Well, these cobalt blue NAO marks keep surfacing, and the copies on which they're found are good enough to fool a non-expert. As I noted, counterfeiters generally prefer to leverage their risk by developing "fantasy models" that were never actually catalogued. In this way, the copies, which are nearly always inferior in demonstrable ways to the product they try to mirror, can't be compared with legitimate originals. Thanks to an alert collector, I'm able to offer on this page a side-by-side comparison of a genuine NAO model, one of its oldest and most popular, and a model made to look like it but which, for reasons I'll lay out here, I believe to be a fake.

First, it must be conceded that, if I'm right, this is a pretty good fake as fakes go. Counterfeiters like animal and bird models, not only becaus they're popular with consumers and thus help to leverage a counterfeiter's risk, but also because the very distinctive form of a Lladró model of a human face makes the human models a special challenge to duplicate successfully.

At left, the genuine model of NAO's "Flying Herons" (model #44), at right an item I believe - for reasons explained in the text of this page - to be a fake. Hint: it's not the color. Color variations from pale to relatively pronounced are common in hand-painted models.

Nevertheless, there are subtle differences in the two versions of the model. First, note that the legs and feet on the birds are disproportionately thick in the questionable model (above right) and that they extend beyond the birds' tails in a manner they do not in the genuine article at left. (We leave aside here the matter of whether the flying birds' legs should extend beyond the tail. One of the ironies here is that, in the questionable model, the position of the feet vis-a-vis the tail is probably more faithful to the anatomy of a flying heron!)

A close-up view of the heads on the questionable model.
It's an improbable connection for birds in flight!

The treatment of the heads is less succecssful. Note that the heads are parallel in the genuine model and that they actually touch - or "collide!" - in an ultimately unsuccessul effort to duplicate the original. This decision may have been dictated by the technical difficulties in getting those long necks and heads to suspend in space as they do in the original. Lladró artisans are noted not only for their aesthetic but for their technical mastery - their ability to get long arms, legs, necks, and wings to occupy space as if they were suspended in it - or as if the air itself were holding them up. It's one of the telltale problems for counterfeiters, who generally don't have the technical expertise to be able to pull that off.
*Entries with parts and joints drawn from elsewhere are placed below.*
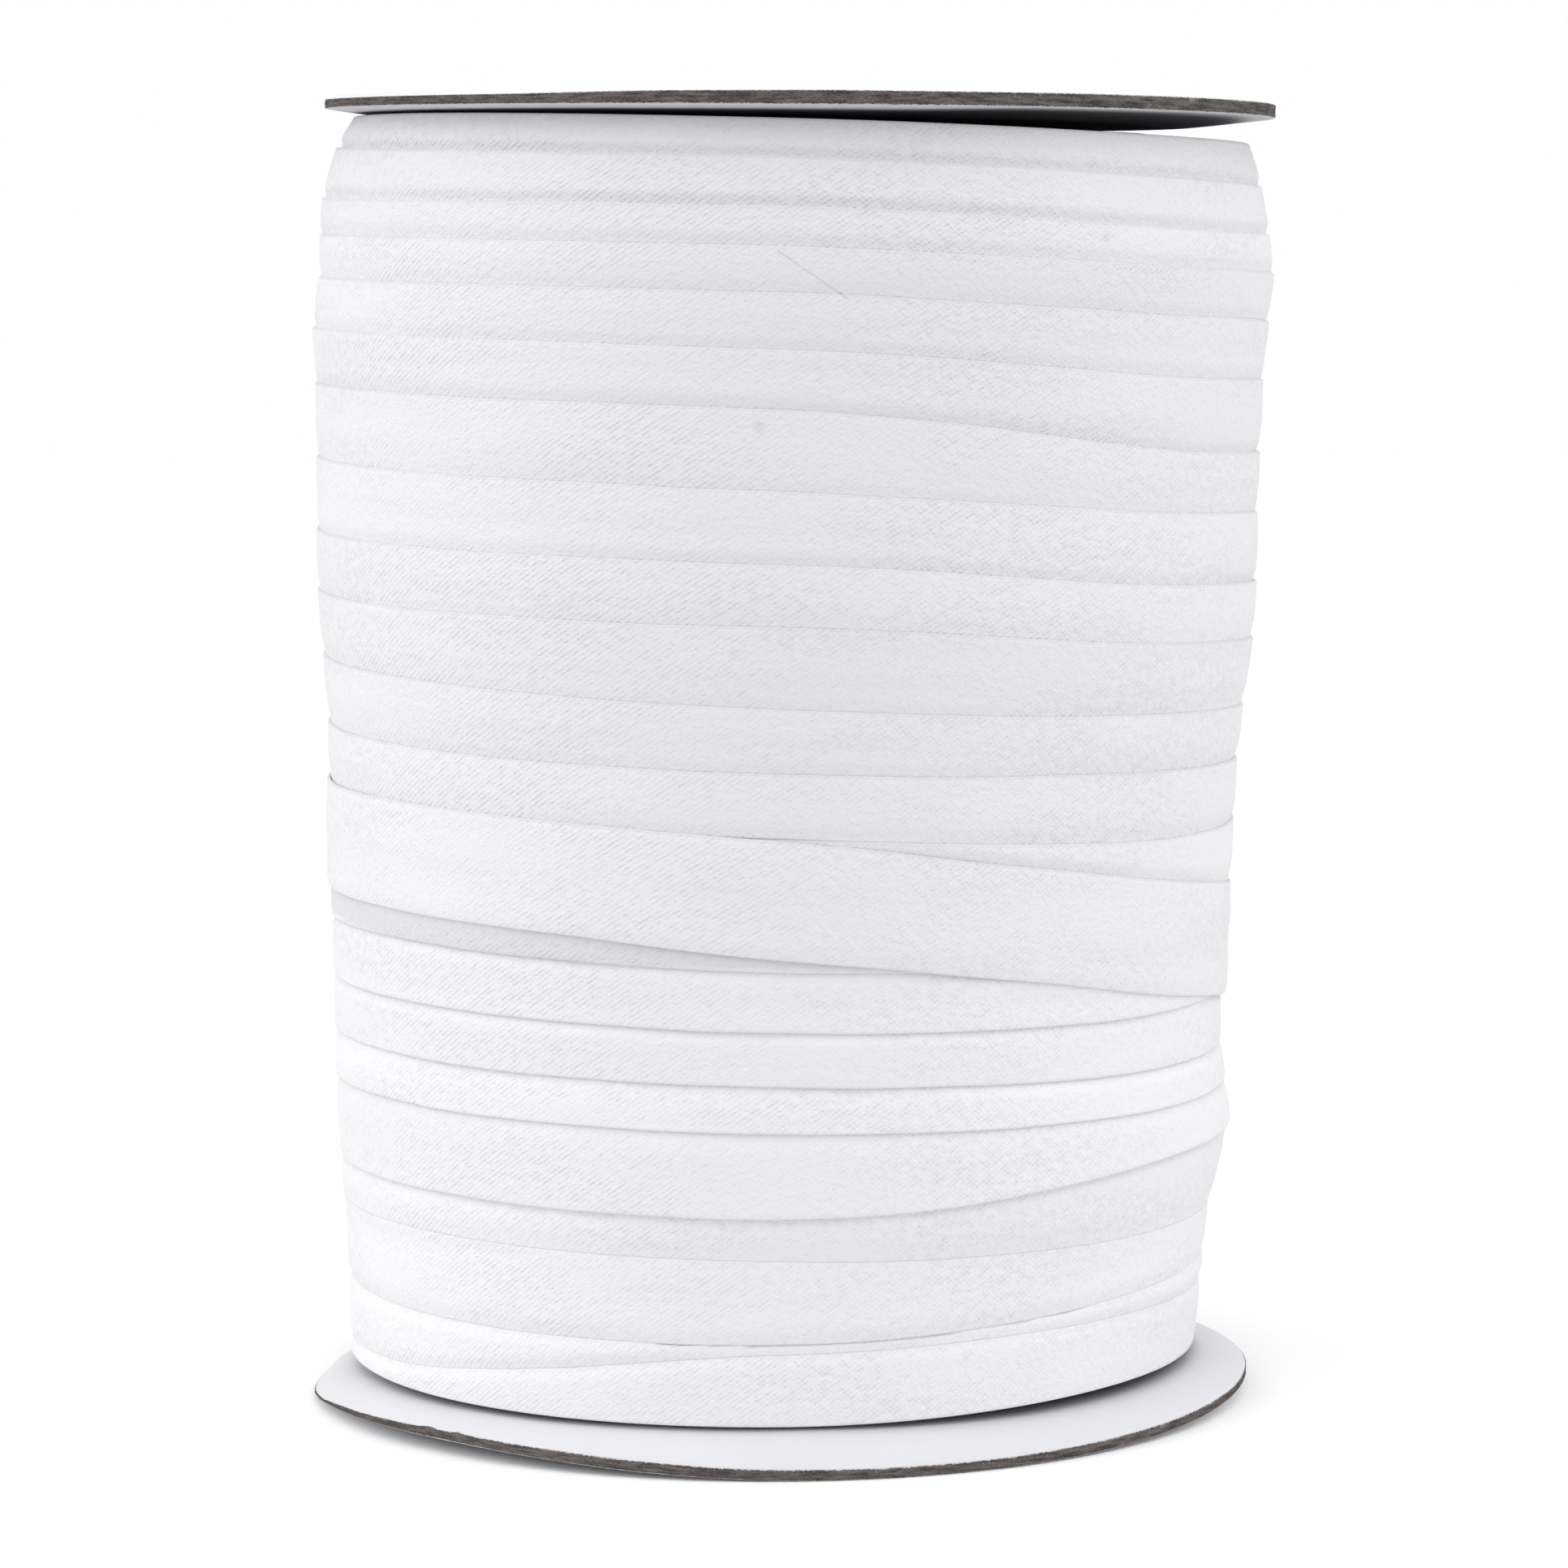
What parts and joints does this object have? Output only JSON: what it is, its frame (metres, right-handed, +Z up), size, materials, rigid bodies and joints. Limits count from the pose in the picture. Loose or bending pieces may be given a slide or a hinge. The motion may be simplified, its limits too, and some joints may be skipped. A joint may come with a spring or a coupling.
{
  "type": "roll of bias tape on a flanged spool",
  "caption": "Standing roll of white bias tape wound back and forth on a spool between two round greyboard flanges.",
  "frame": {"origin": "centre of the object's box at the level of the surface it stands on, close to the middle of the bottom flange", "axes": "+Z up along the spool, -Y towards the front, +X to the right as seen from the front"},
  "size_m": [0.1157, 0.1132, 0.1561],
  "materials": {
    "board": "matte",
    "tape": "matte"
  },
  "bodies": {
    "root": {"flange_bottom": "board", "flange_top": "board", "wound_tape": "tape"}
  },
  "joints": []
}
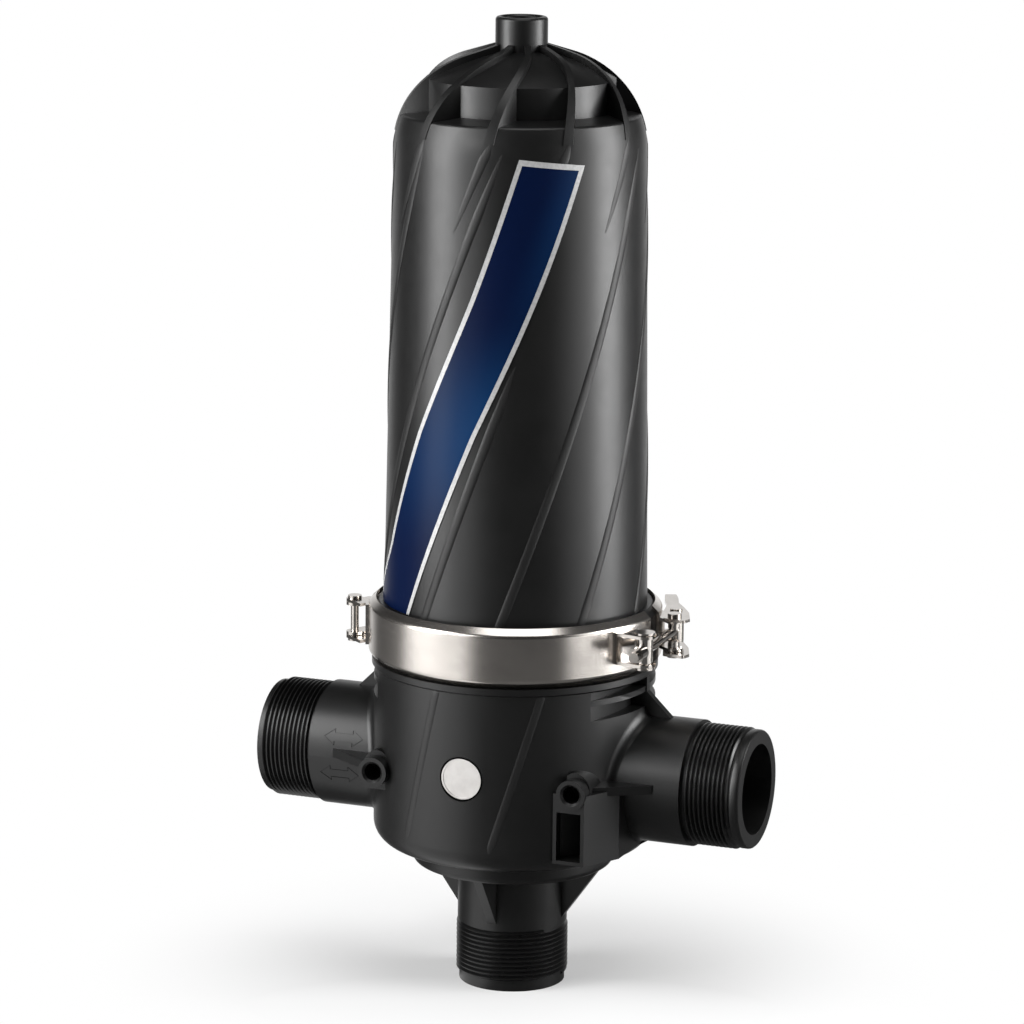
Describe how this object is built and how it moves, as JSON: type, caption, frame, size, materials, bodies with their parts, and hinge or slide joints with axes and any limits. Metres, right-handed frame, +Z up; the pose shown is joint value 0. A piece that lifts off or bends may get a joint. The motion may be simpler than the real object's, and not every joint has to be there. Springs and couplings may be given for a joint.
{
  "type": "disc irrigation filter",
  "caption": "Disc filter with threaded side ports, a bottom port, a tall finned lid held by a steel V-band clamp with an over-centre latch, and a spring-pressed disc cartridge inside.",
  "frame": {"origin": "centre of the bottom port's end face", "axes": "+Z up along the housing's axis, +X out of the right side port, -Y the front with the round marker"},
  "size_m": [0.2536, 0.1442, 0.479],
  "materials": {
    "black_plastic": "fine moulded grain, satin",
    "clamp_steel": "brushed round the band",
    "latch_steel": "tumbled bright stainless steel",
    "marker_metal": "satin",
    "seal_rubber": "matt",
    "cartridge_plastic": "moulded",
    "disc_plastic": "grooved",
    "spring_steel": "drawn wire and turned steel"
  },
  "bodies": {
    "housing": {"base_body": "black_plastic", "lid": "black_plastic", "marker_disc": "marker_metal", "lid_seal": "seal_rubber", "clamp_front_half": "clamp_steel", "clamp_rear_half": "clamp_steel", "front_hinge_bracket": "latch_steel", "rear_hinge_bracket": "latch_steel", "hinge_pin": "latch_steel", "front_latch_bracket": "latch_steel", "rear_latch_bracket": "latch_steel", "lever_studs": "latch_steel", "cartridge_base": "cartridge_plastic", "cartridge_seal": "seal_rubber", "helix_ring": "cartridge_plastic", "spine": "cartridge_plastic", "spring": "spring_steel", "spring_retainer": "spring_steel", "tie_rod": "spring_steel", "top_nut": "spring_steel"},
    "latch_lever": {"latch_lever": "latch_steel", "bolt_pin": "latch_steel"},
    "draw_bolt": {"draw_bolt": "latch_steel", "bolt_barrel": "latch_steel"},
    "adjusting_nut": {"adjusting_nut": "latch_steel"},
    "disc_stack": {"disc_stack": "disc_plastic"},
    "compression_cap": {"compression_cap": "cartridge_plastic"}
  },
  "joints": [
    {"name": "lever_swing", "type": "hinge", "parent": "housing", "child": "latch_lever", "pos_m": [0.0811, 0.00496, 0.182], "axis": [0, 0, -1], "range_deg": [0, 120]},
    {"name": "bolt_swing", "type": "hinge", "parent": "latch_lever", "child": "draw_bolt", "pos_m": [0.07779, 0.0165, 0.182], "axis": [0, 0, 1], "range_deg": [0, 120]},
    {"name": "nut_turn", "type": "hinge", "parent": "draw_bolt", "child": "adjusting_nut", "pos_m": [0.0787, -0.03021, 0.182], "axis": [0.0195, -0.9998, 0], "continuous": true},
    {"name": "cap_lift", "type": "slide", "parent": "housing", "child": "compression_cap", "axis": [0, 0, 1], "range_m": [0, 0.008], "stiffness_N_per_m": 1500, "springref_m": -0.01, "deforming": ["spring"]},
    {"name": "disc_spin", "type": "hinge", "parent": "housing", "child": "disc_stack", "pos_m": [0, 0, 0.26], "axis": [0, 0, 1], "continuous": true}
  ],
  "couplings": [
    {"joint": "bolt_swing", "follows": "lever_swing", "ratio": 1}
  ]
}
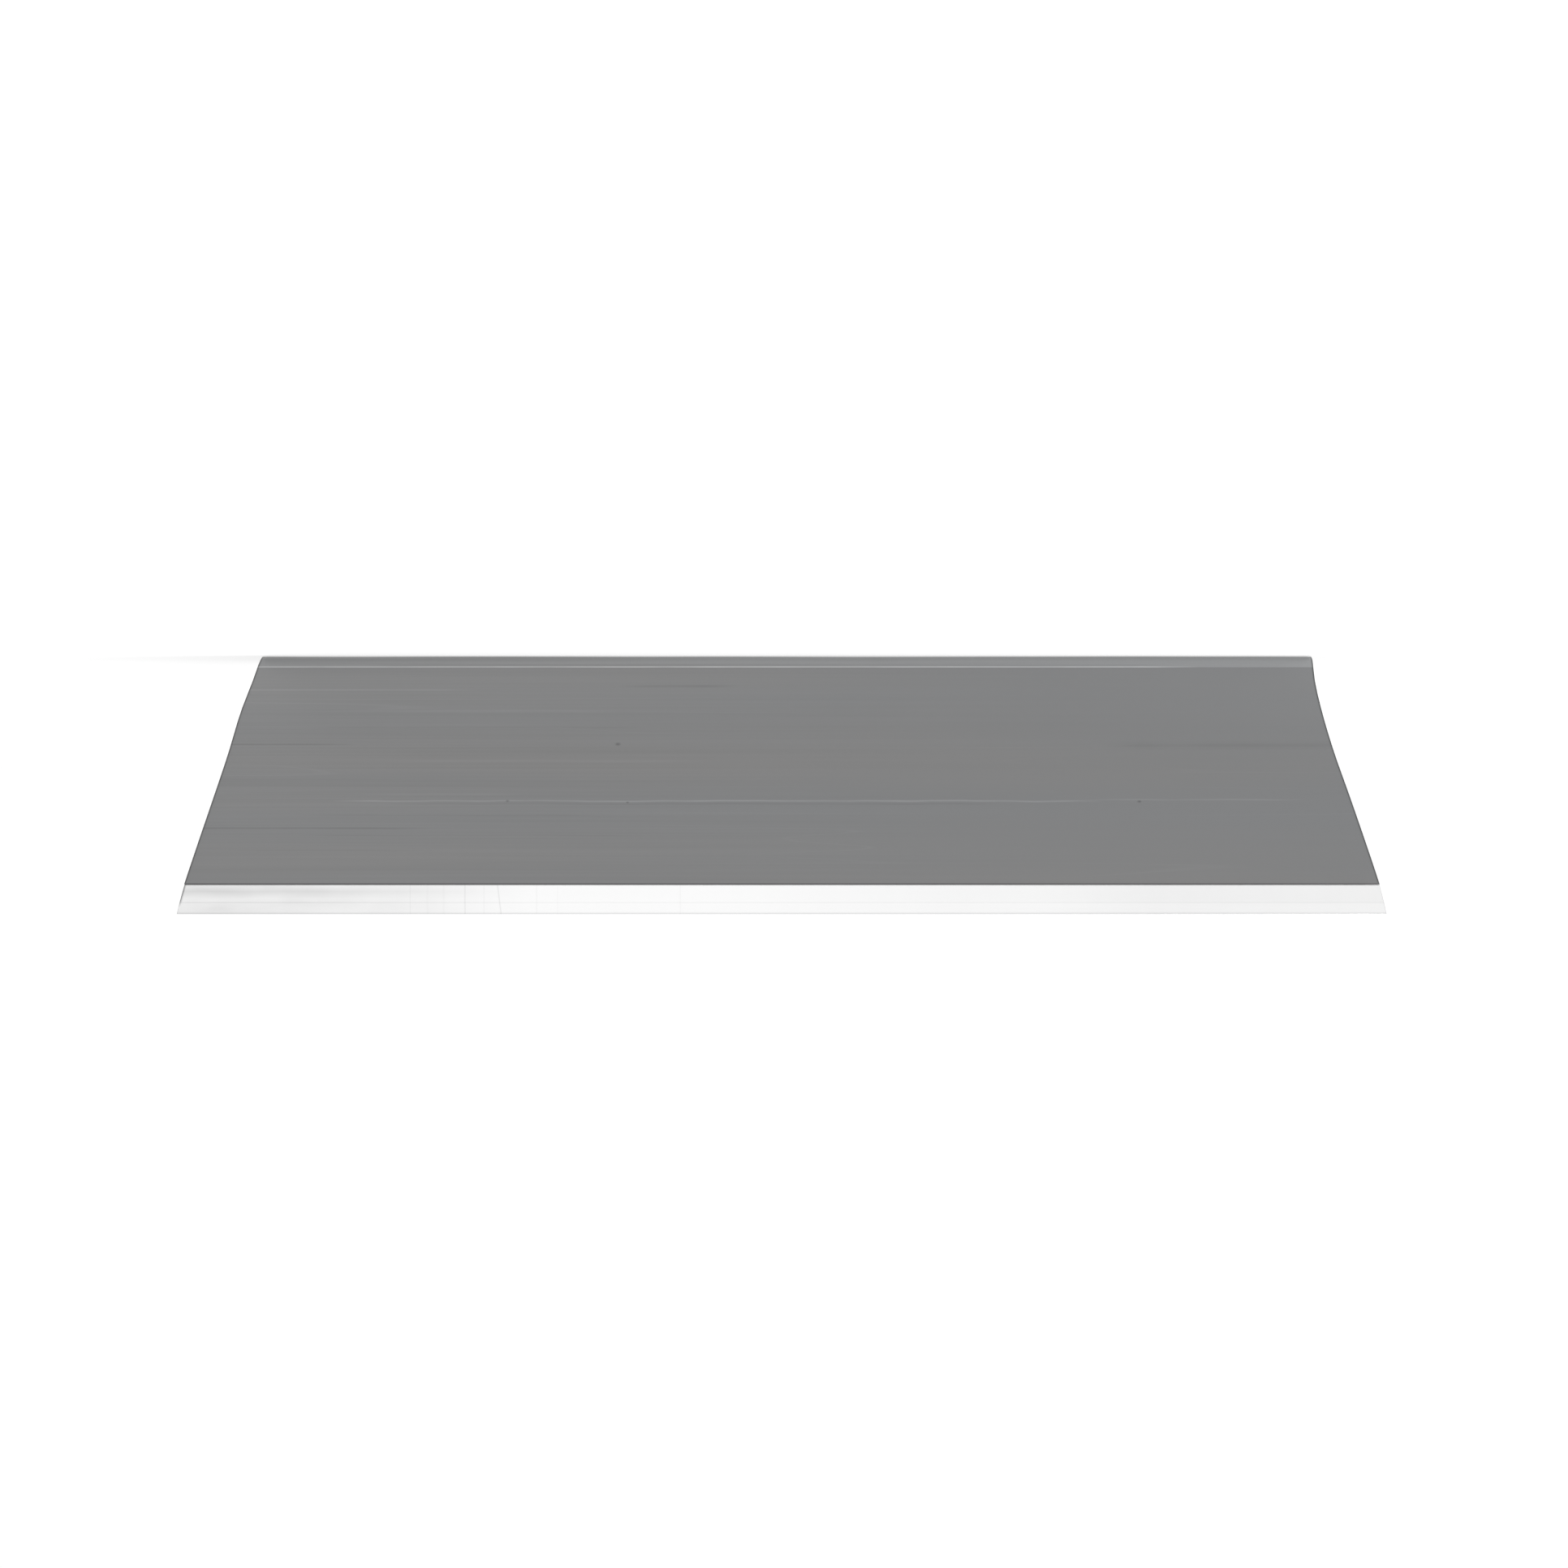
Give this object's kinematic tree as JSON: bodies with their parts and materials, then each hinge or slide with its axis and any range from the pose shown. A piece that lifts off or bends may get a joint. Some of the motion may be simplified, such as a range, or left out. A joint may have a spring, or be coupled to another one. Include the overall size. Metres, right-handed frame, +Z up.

Given these other issues, the mark itself (pictured at left) is called into greater question. In the first place, the color's wrong. So much is made of the "Lladró blue backstamp" in collector discussion that some counterfeiters may not realize that the backstamp color for NAO is actually a dark brown, not blue. (See the page on genuine NAO marks.)

I'm not bothered by the "dangling mark," (a term I use in my book Collecting Lladró to describe a backstamp in which the paint chip doesn't completely unfurl). What does bother me is the color and the poor definition of the NAO lettering. Though the pseudo-Greek stylization is faithful to the genuine mark, note the truncated left leg on the "N." I could be wrong; a wise observer doesn't ever say "never" when it comes to Lladró. But, the other things considered, this mark provides additional evidence that the questionable herons model is a counterfeit.